How many of you remember the stories about Narnia? I have learnt about them again fairly recently as my son has become interested in the series. We are reading the Magicians Nephew together at the moment, and Thomas has recently been watching the Lion, the Witch and the Wardrobe on video. If there is one character in that story, other than the witch that we begin by not liking, it is Edmund. Even before he goes into the wardrobe, we know that he is going to be a selfish boy who cares for and loves nobody but himself.
We find a similar character in another of the Narnia books – The Voyage of the Dawntreader. This boy’s name is Eustace and like Edmund, he has a serious problem with being totally self-centred. Everything has to happen for his benefit, nobody except him is important.
I have a special reason for disliking these two characters. I have a cousin who used to be exactly like them and he came to stay with our family one summer when I was young. Eventually, I got so sick of him that I punched him in the nose – just about the only violent act in my life – and made him bleed. In C.S Lewis’s books, Edmund and Eustace eventually changed for the better – largely because of what happened to them, it is possible that my cousin did as well, I don’t know for sure because I haven’t been in touch with him for many years. But I am sure we will all know someone who has not changed as they grew up. These people are just as selfish now as they were when they were children.

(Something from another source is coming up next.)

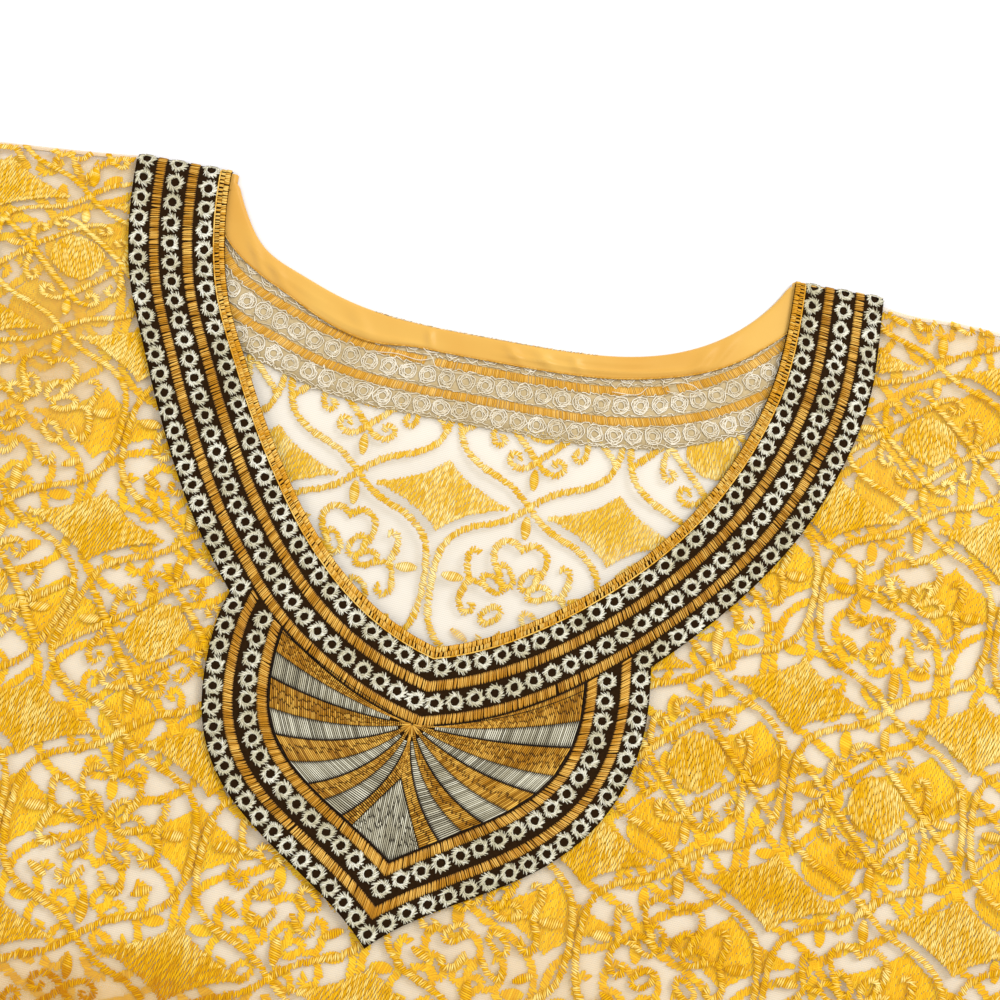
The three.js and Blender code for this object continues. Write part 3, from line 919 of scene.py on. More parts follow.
def is_near(x, y):
    """Whether a medallion is in the camera's view or close to it."""
    for a, b in zip(SEEN, np.roll(SEEN, -1, axis=0)):
        run = b - a
        inside = (run[0] * (y - a[1]) - run[1] * (x - a[0])) / np.hypot(*run)
        if inside < -SEEN_MARGIN:
            return False
    return True


def on_cloth(x, y, panel):
    """Whether a place on the flat is cloth that shows."""
    inside = (np.abs(x) < HALF_WIDTH - 1.5) & (y > hem_y(x) + 8.5) & (y < shoulder_y(x) - 0.6)
    if panel == "front":
        return inside & (to_neck(x, y) > BAND_WIDTH - 3) & (in_shield(x, y) < 3.5)
    return inside & ((to_back_neck(x, y) > BACK_BAND_WIDTH["middle"] - 3) | (y < -110))


def lace_sets(panel, part):
    """Stitches of a panel: near the camera, under the front there, or far away."""
    near = part != "far"
    motif = {}
    for kind in ("flower", "lattice"):
        if near:
            motif[kind] = repeat_stitches(kind, *STITCHES[part])
        else:
            motif[kind] = repeat_ribbons(kind, RIBBON_STEP[panel])
    found = []
    for column, row, kind in medallion_rows(panel):
        centre = np.array([column * REPEAT_X, (row + 0.5) * REPEAT_Y])
        place = pattern_to_panel(centre, panel)
        if is_near(*place) != near:
            continue
        a, b, w, h = motif[kind]
        a, b = pattern_to_panel(a + centre, panel), pattern_to_panel(b + centre, panel)
        middle = (a + b) / 2
        below_fold = np.maximum(a[:, 1], b[:, 1]) < shoulder_y(middle[:, 0]) - 0.5
        keep = on_cloth(middle[:, 0], middle[:, 1], panel) & below_fold
        keep &= np.maximum(np.abs(a[:, 0]), np.abs(b[:, 0])) < HALF_WIDTH - 1
        if panel == "back" and near:
            keep &= (to_neck(middle[:, 0], middle[:, 1]) > 4) == (part == "under")
        found.append([value[keep] for value in (a, b, w, h)])
    if panel == "front" and part == "near":
        scrolls = StitchList()
        for points in SHOULDER_SCROLLS:
            scrolls.line(spline(points), LINE, STITCH_PITCH)
        found.append(scrolls.arrays())
    return [np.concatenate(values) for values in zip(*found)]


def lace_piece(name, panel, part, stations, material):
    """The embroidery of one part of a panel, as one piece or more."""
    a, b, width, up = lace_sets(panel, part)
    pieces = max(1, math.ceil(len(a) * (stations - 1) * 4 / MOST_TRIANGLES))
    made = []
    for k, some in enumerate(np.array_split(np.argsort(a[:, 0], kind="stable"), pieces)):
        stitches = sewn(SURFACE[panel], a[some], b[some], LACE_LIES, width[some], up[some], stations)
        made.append(stitch_piece(f"{name}_{k + 1}" if pieces > 1 else name, [stitches], material, "lace"))
    return made


SURFACE = {"front": on_front, "back": on_back}
LACE = [
    # name, panel, part, stations of each stitch, material
    ("front_lace_near", "front", "near", 3, lace_front), ("front_lace_far", "front", "far", 2, lace_front),
    ("back_lace_in_v", "back", "near", 3, lace_back), ("back_lace_under", "back", "under", 2, lace_under),
    ("back_lace_far", "back", "far", 2, lace_under),
]
lace_pieces = {"front": [], "back": []}
for row in LACE:
    lace_pieces[row[1]] += lace_piece(*row)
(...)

Fortunately, you don’t find many people like this in Church, or at least, the people who were like this change as they meet Christ and His teaching. Unfortunately, many in our Churches tend to be the opposite. Rather than loving themselves too much, they do not love themselves enough. I led a Bible Study a few years ago and began by asking everybody there how much they loved themselves. The response from almost all of those present was that it was not much since they were sinners. Now I am not certain they were all telling the truth, at times like that, we tend to say what we think we should be like rather than saying what we are really like, but this illustrates the view that is common amongst many Christians. I suspect that if I asked each of you how much you loved yourself, the reply would be the same. And the teaching given in the church itself over the years tends to make people believe this more.
In the time I have been a Christian I have heard many times that mankind is worthless without God. That we are nothing but sinners and there is nothing good within us until we receive salvation. Teaching such as this is based largely on Paul’s teaching in his letter to Rome. Verses such as “This righteousness from God comes through faith in Jesus Christ to all who believe. There is no difference, for all have sinned and fall short of the glory of God,”

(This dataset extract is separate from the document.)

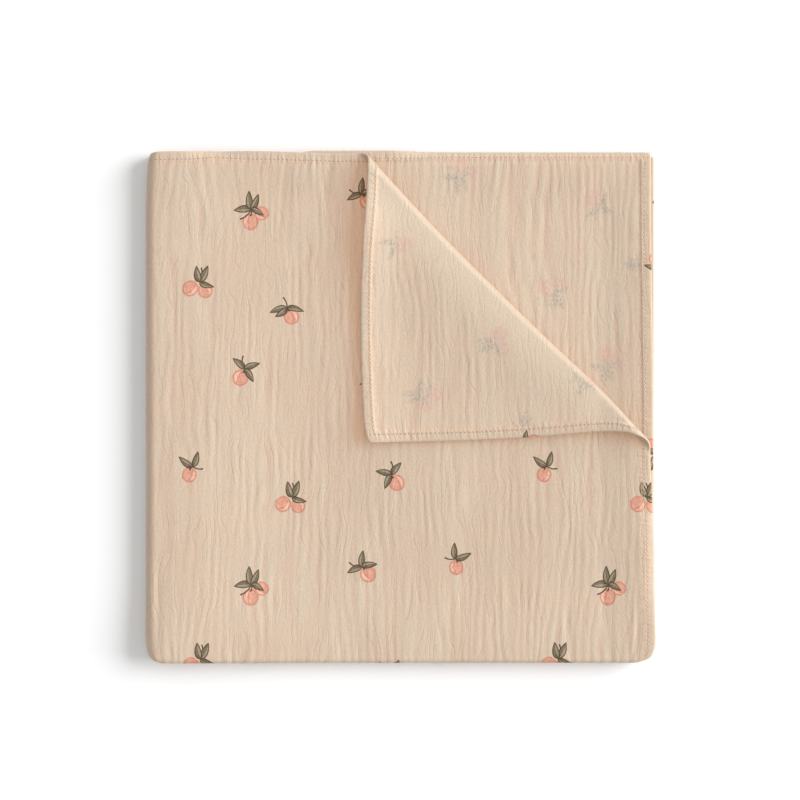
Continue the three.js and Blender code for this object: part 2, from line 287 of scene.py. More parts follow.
def top_height(a, b, move_x, move_y):
    from_left = np.abs(FOLD - a + move_x)
    from_bottom = np.abs(FOLD - b + move_y)
    pair = pair_half(from_left, from_bottom)
    return CAD_SHEET / 2 + 2 * (pair + stack_half(from_left, from_bottom))


def cloth_middle(a, b):
    """The middle of the sheet as it lies, and how far each point has gone round the roll."""
    x, y, z = folded_cloth(a, b)
    across = x - CREASE_TOP[0]
    down = y - CREASE_TOP[1]
    along = across * along_crease[0] + down * along_crease[1]
    past = across * past_crease[0] + down * past_crease[1]
    share = along / crease_length
    radius = ROLL_RADIUS + ROLL_END_GAIN * np.clip(np.abs(2 * share - 1), 0, 1) ** 4
    edge = sum(bow * bump(share - at, reach) for at, reach, bow in CREASE_BOWS)
    start = edge - radius
    run = np.where(layer_of(a, b) == 1, past - start, -1)
    turned = run > 0
    turn = np.clip(run / radius, 0, math.pi)
    back = np.maximum(run - math.pi * radius, 0)
    held = smooth(back, 0, FLAP_GRIP)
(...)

And “Therefore, just as sin entered the world through one man, and death through sin, and in this way death came to all men, because all sinned—“
Or perhaps I should say that this teaching is based on, not so much Paul’s writings, but primarily on St. Augustine’s interpretation of Paul’s writing. Just listen to this quote from some of Augustine’s teaching about mankind’s state:
“From this state, after he had sinned, man was banished, and through his sin he subjected his descendants to the punishment of sin and damnation, for he had radically corrupted them, in himself, by his sinning. As a consequence of this, all those descended from him and his wife (who had prompted him to sin and who was condemned along with him at the same time) — all those born through carnal lust, on whom the same penalty is visited as for disobedience — all these entered into the inheritance of original sin.”

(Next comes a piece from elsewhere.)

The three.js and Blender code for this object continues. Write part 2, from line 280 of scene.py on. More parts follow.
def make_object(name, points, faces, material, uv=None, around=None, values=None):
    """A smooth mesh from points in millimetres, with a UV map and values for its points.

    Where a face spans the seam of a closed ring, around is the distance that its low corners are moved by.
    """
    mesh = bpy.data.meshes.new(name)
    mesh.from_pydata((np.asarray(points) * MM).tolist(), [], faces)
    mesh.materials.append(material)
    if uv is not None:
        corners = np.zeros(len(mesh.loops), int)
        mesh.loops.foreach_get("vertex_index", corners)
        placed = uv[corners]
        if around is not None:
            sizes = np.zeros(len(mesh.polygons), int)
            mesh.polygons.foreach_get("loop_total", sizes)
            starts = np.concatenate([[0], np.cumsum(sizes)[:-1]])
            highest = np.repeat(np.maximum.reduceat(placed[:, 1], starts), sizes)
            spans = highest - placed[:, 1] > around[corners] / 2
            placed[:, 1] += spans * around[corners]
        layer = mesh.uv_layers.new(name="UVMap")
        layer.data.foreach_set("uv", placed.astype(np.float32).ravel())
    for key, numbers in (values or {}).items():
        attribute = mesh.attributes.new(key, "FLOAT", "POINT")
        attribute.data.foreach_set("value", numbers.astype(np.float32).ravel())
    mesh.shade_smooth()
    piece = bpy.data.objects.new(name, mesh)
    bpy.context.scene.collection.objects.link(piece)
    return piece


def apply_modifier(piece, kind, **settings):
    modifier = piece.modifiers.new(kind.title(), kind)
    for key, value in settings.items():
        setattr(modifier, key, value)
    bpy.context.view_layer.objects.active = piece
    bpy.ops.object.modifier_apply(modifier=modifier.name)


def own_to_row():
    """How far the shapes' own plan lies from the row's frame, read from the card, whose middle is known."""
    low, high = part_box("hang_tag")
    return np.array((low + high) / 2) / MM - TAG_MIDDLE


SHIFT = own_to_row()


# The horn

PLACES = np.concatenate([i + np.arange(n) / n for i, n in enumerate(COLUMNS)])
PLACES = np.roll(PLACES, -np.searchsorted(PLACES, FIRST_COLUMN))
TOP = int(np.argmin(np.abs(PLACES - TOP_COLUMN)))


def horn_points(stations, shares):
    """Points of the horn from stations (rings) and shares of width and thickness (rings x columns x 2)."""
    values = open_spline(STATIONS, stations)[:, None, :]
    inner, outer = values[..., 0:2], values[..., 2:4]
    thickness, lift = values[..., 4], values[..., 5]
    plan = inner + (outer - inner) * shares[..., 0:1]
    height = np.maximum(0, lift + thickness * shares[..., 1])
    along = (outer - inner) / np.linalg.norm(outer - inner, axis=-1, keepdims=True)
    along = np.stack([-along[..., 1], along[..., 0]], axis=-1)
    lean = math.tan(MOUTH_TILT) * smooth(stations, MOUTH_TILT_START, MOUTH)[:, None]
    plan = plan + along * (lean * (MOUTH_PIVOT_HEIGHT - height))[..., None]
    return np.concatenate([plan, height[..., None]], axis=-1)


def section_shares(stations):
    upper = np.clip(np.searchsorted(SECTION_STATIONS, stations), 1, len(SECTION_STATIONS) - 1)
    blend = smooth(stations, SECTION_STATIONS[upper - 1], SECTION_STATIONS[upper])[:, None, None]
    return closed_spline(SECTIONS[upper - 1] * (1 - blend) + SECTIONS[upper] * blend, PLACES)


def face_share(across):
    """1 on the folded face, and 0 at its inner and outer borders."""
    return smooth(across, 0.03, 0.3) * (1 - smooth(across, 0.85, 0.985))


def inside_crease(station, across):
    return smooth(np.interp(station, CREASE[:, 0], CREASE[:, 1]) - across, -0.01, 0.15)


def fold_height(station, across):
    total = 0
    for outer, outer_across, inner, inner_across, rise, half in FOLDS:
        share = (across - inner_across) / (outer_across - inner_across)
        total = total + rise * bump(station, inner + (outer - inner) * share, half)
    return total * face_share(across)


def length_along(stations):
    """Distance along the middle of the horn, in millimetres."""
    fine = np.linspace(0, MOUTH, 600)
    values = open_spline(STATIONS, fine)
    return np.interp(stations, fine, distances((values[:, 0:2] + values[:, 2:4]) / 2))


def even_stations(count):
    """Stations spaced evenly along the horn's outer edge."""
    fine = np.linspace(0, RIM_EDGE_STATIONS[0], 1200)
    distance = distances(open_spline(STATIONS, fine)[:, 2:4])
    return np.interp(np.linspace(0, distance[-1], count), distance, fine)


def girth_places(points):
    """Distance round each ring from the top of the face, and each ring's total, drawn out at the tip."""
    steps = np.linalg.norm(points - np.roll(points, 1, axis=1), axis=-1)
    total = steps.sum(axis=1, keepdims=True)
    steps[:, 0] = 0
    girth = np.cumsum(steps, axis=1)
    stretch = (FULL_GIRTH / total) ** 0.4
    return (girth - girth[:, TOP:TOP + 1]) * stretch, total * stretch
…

According to this teaching, mankind was totally given up to sin; there was no good at all in them and therefore nothing to be loved. The problem is that according to many Bible scholars, this does not seem to match up with Jesus’ teaching in the passage we heard this morning where he agreed with the Old Testament commandment “Love your neighbour as yourself”. Jesus is saying here that it is ok to love ourselves, more than that, if we love ourselves we are more able to love others and love God. There are also several other passages in the Bible that suggest that humans may not be as bad as Christianity, or at least some parts of it, suggest.